Lifestyle interventions such as reducing salt and alcohol intake, increasing exercise and reducing overweight are commonly recommended. Surprisingly, evidence to support this advice is weak. However, it is probably sensible to take a holistic approach to your health. My tips for living a long and healthy life are to eat mainly unprocessed food, enjoy some exercise, learn to manage stress and prioritise sleep.
Medications for Hypertension
The decision to commence blood pressure medication is complex taking many factors into account. If you have hypertension, the more risk factors for heart disease you have (see above), the more likely it is that your doctor will commence you on medication. Starting medication should be viewed as a preventative measure. It is a long-term commitment – you are unlikely to feel any better, in fact you may even experience unwanted side-effects.

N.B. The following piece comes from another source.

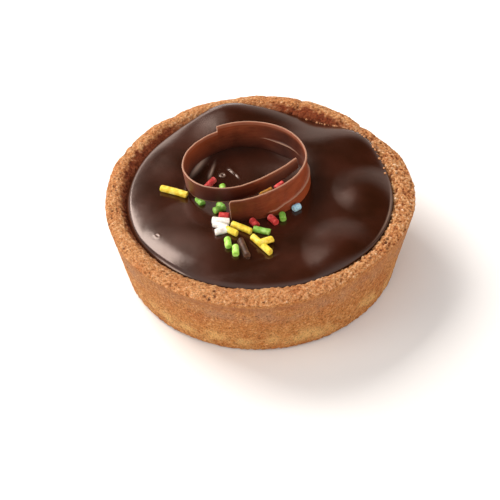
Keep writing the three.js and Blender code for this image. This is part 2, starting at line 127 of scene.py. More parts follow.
SPRINKLE_RADIUS = 0.9
SPRINKLE_SINK = 0.3
SPRINKLE_BEARING = 0.35
# Centre x, y, heading in degrees, whole length, lift off the glaze.
SPRINKLES = {
    "yellow": [
        (-22, 1.1, -22, 7.3, 0), (-7.5, -15.9, -35, 3.6, 0.1), (-4.9, -14.5, -32, 5.8, 0),
        (-0.1, -20.6, -52, 7.3, 0), (1, -19.9, 24, 4, 0.6),
    ],
    "orange": [(1.8, 0.6, 29, 3.5, 0)],
    "green": [
        (-15.3, -2.5, -61, 2.8, -0.3), (-9.9, -5.6, -65, 2.6, 0.1), (-10.4, -6.6, 34, 3.2, 0.1),
        (0.2, -15.4, -18, 4.3, 0), (5.7, -9.9, -86, 2.3, 0),
    ],
    "light_green": [
        (-9.4, 2.3, -87, 2.4, 0), (-8.4, -20.1, -84, 2.9, 0), (-6.6, -22.7, -89, 2.9, 0),
    ],
    "red": [
        (-12.7, 4.3, 55, 4.2, 0), (-9.2, -9.6, -8, 2.8, 0.1), (-1.6, -12.5, -58, 2.6, 0),
        (3.2, -11.1, -57, 2.9, 0), (5.4, 2.2, 46, 2.9, 0),
    ],
    "white": [(-10.1, -11.8, -9, 4.5, 0.1), (-10.1, -13.9, -28, 4.1, 0.1), (-10, -15.7, 18, 3.3, 0)],
    "blue": [(9.4, -6.7, 32, 2.0, 0)],
    "brown": [(-4.5, -21.6, -74, 5.9, -0.3)],
}


# ---- helpers ----
def waves(azimuth, terms):
    """Sum of slow waves at an azimuth in radians."""
    return sum(c * np.cos(n * azimuth) + s * np.sin(n * azimuth) for n, c, s in terms)


def bump_at(azimuth, middle, spread):
    """A smooth bump of 1 round a middle in degrees; the azimuth is in radians."""
    apart = (np.degrees(azimuth) - middle + 180) % 360 - 180
    return np.exp(-((apart / spread) ** 2))


def bell(value, middle, spread):
    return np.exp(-(((value - middle) / spread) ** 2))


def depth_of(spots, azimuth):
    """Total depth at an azimuth of spots given as azimuth, spread, depth."""
    return sum(depth * bump_at(azimuth, middle, spread) for middle, spread, depth in spots)


def smoothstep(value, low, high):
    t = np.clip((value - low) / (high - low), 0, 1)
    return t * t * (3 - 2 * t)


def noise_at(points, scale, offset=0.0):
    """Smooth noise, about -1 to 1, at points in millimetres; scale is the size of its features."""
    shift = Vector((offset, 2 * offset, -offset))
    return np.array([noise.noise(Vector(p) / scale + shift) for p in points])


def cells_at(points, scale, offset=0.0):
    """Distances to the nearest cell points, in cells."""
    shift = Vector((offset, -offset, 2 * offset))
    return np.array([noise.voronoi(Vector(p) / scale + shift)[0][0] for p in points])


def put(name, data):
    obj = bpy.data.objects.new(name, data)
    bpy.context.scene.collection.objects.link(obj)
    return obj


def mesh_object(name, points_mm, faces):
    mesh = bpy.data.meshes.new(name)
    mesh.from_pydata((np.asarray(points_mm) * MM).tolist(), [], faces)
    mesh.validate()
    mesh.polygons.foreach_set("use_smooth", [True] * len(mesh.polygons))
    mesh.update()
    return put(name, mesh)


def add_attributes(obj, **lists):
    """Add a value for each point under each name; poles that are left out get 0."""
    for name, values in lists.items():
        padded = np.zeros(len(obj.data.vertices), dtype=np.float32)
        padded[:len(values)] = values
        obj.data.attributes.new(name, "FLOAT", "POINT").data.foreach_set("value", padded)


def ring_points(reach, azimuth, z):
    return np.stack([reach * np.cos(azimuth), reach * np.sin(azimuth), z + 0 * azimuth], 1)


def quads(first, last, size):
    """Quads between rings of size points; the rings start at the points from first to last."""
    pairs = [(a, (a + 1) % size) for a in range(size)]
    rings = [(low, low + size) for low in range(first, last, size)]
    return [(low + a, low + b, high + b, high + a) for low, high in rings for a, b in pairs]


def turned_faces(rows, sectors, first=0):
    """Faces of a body of rows x sectors points from first on, then a bottom and a top pole."""
    bottom = first + rows * sectors
    last = bottom - sectors
    faces = quads(first, last, sectors)
    for a in range(sectors):
        b = (a + 1) % sectors
        faces += [(bottom, first + b, first + a), (bottom + 1, last + a, last + b)]
    return faces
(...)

However, the goal of medication is to reduce your lifetime risk of heart disease and stroke and help you to live a longer and healthier life.
The choice of medication needs to be tailored to suit the individual by an expert such as your GP. Each class of medication works best in certain circumstances and has its own side-effect profile. Some work best in certain diseases and together with other medications. Commonly these anti-hypertensives are taken in combination.
Common Classes of Blood Pressure Medication (Anti-hypertensives)
- ACE inhibitors (and the Sartans)– work through the kidneys at a hormonal level affecting blood vessels and the amount of fluid reabsorbed into the body.
- Calcium channel blockers – affect the calibre of blood vessels and the heart.
- Beta-blockers – work mainly in the heart.
- Diuretics – work through the kidneys by reducing the amount of fluid in your body.
- Various other medications – work also on blood vessels or via the brain.
Can My Blood Pressure Be Too Low?
Having low blood pressure (hypotension) can be common in young, fit healthy people. It might cause symptoms such as feeling dizzy when standing suddenly. This is not considered a medical condition or a health problem. If these symptoms are bothersome, ensure you remain well hydrated, stand up slowly and some advocate increasing the salt in your diet.
If you experience symptoms of low blood pressure while being treated with anti-hypertensives it may mean you are being over-treated. This could happen if you reduce your over-weight or improve your fitness. In this case, consult your doctor to see if you should lower your dosage or reduce the number of medications you are taking. As you age, it is common that medication dosages need to be adjusted and often lowered.
Please see your GP at least annually to have your blood pressure checked.